In connection with the underwritten public offering, the price of the 38,095,238 Shares and accompanying Warrants being sold to the public is $1.05 per Share and accompanying Warrant, and the Warrants are exercisable at an exercise price of $1.50 per Share. The Company has granted to the underwriter an option to purchase up to 5,714,285 additional Shares and accompanying Warrants for the next 30 days, solely to cover over-allotments. B. Riley Securities is serving as the sole bookrunner and underwriter for the underwritten public offering.

The Securities being offered pursuant to the underwritten public offering are being offered pursuant to a shelf registration statement on Form F-3 (File No. 333-267719) previously filed with the U.S. Securities and Exchange Commission (the “SEC”), which the SEC declared effective on October 12, 2022. A preliminary prospectus supplement related to the underwritten public offering was filed with the SEC on May 23, 2024, and a final prospectus supplement will be filed with the SEC. The preliminary prospectus supplement is and the final prospectus supplement will be available on the SEC’s website located at http://www.sec.gov or may be obtained from B. Riley Securities, Inc., Attention: Prospectus Department, 1300 North 17th Street, Suite 1300, Arlington, Virginia 22209; Telephone: (703) 312-9580, or by emailing [email protected].

In connection with the concurrent PIPE, the Company entered into securities purchase agreements with a number of investors including BIT Capital, Earlybird Venture Capital and Aceville, as well as certain Lilium board members, for the purchase and sale of an aggregate of 47,573,111 Shares and warrants to purchase 47,573,111 Shares for $1.05 per Share and accompanying warrant.

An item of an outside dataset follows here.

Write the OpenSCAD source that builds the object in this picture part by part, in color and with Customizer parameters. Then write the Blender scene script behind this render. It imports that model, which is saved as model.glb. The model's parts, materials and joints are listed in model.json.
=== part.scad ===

Each warrant issued in the PIPE will be exercisable for one Share at an exercise price of $1.50 per Share following the receipt of shareholder approval for an increase in the Company’s authorized share capital. The warrants will expire six years from the date of issuance. The securities purchase agreements contain customary registration rights.

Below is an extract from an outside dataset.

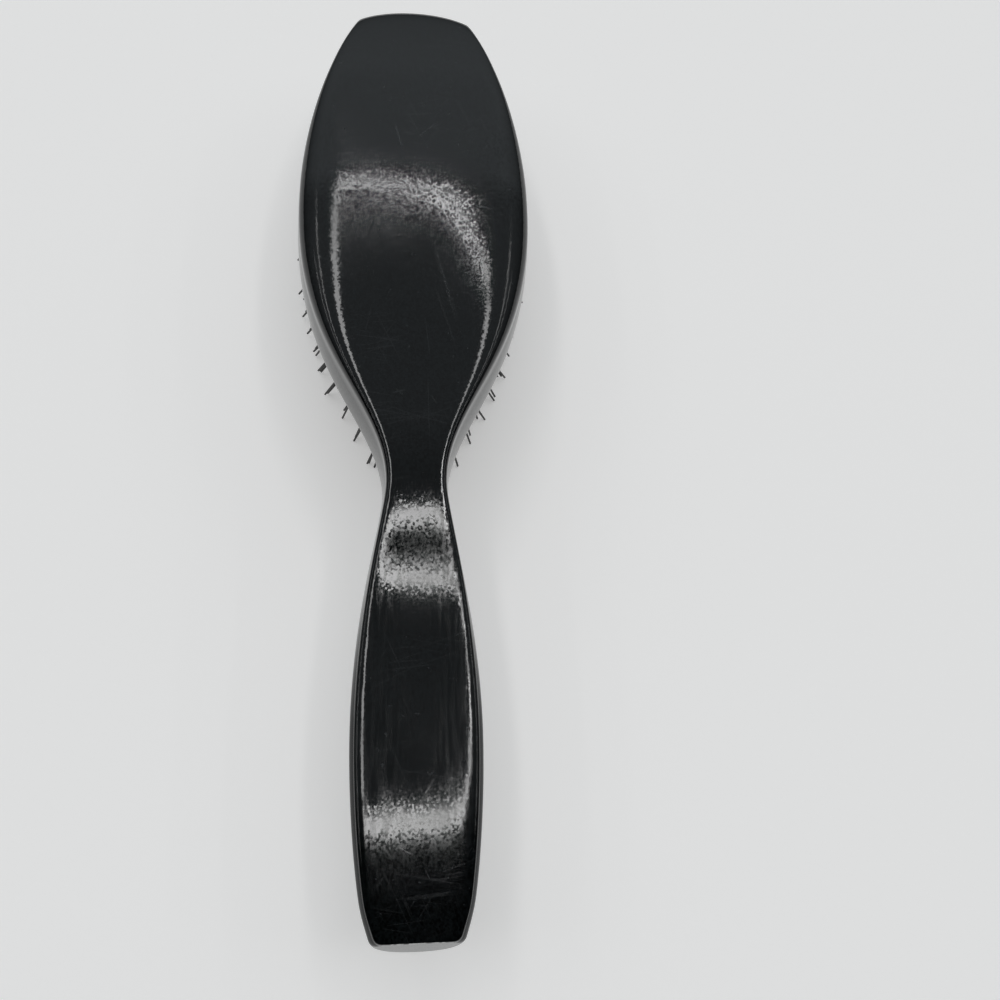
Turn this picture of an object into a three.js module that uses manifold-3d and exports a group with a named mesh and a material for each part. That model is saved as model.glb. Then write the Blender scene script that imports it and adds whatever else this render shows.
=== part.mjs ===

The Company intends to use the net proceeds from the underwritten public offering, the PIPE and the Aceville Pre-Funding to continue to fund the development and operations of the Company and for general corporate purposes.

The public offering is expected to close on May 29¸ 2024, approximately $26 million of the PIPE is expected to close on May 31, 2024 and approximately $24 million of the PIPE is expected to close on June 28, 2024, in each case subject to satisfaction of customary closing conditions.

Neither the underwritten public offering nor the PIPE is conditional on the other. The securities are being issued pursuant to the exemptions provided by Section 4(a)(2) of the Securities Act of 1933, as amended (the “Securities Act”), and Regulation S, have not been registered under the Securities Act or any state or other applicable jurisdiction’s securities laws, and may not be offered or sold in the United States absent registration or an applicable exemption from the registration requirements of the Securities Act and applicable state or other jurisdiction’s securities laws.

This press release does not constitute an offer to sell nor a solicitation of an offer to buy, nor shall there be any sale of the Shares or warrants in any state or jurisdiction in which such an offer, solicitation or sale would be unlawful prior to registration or qualification under the securities laws of any such state or jurisdiction.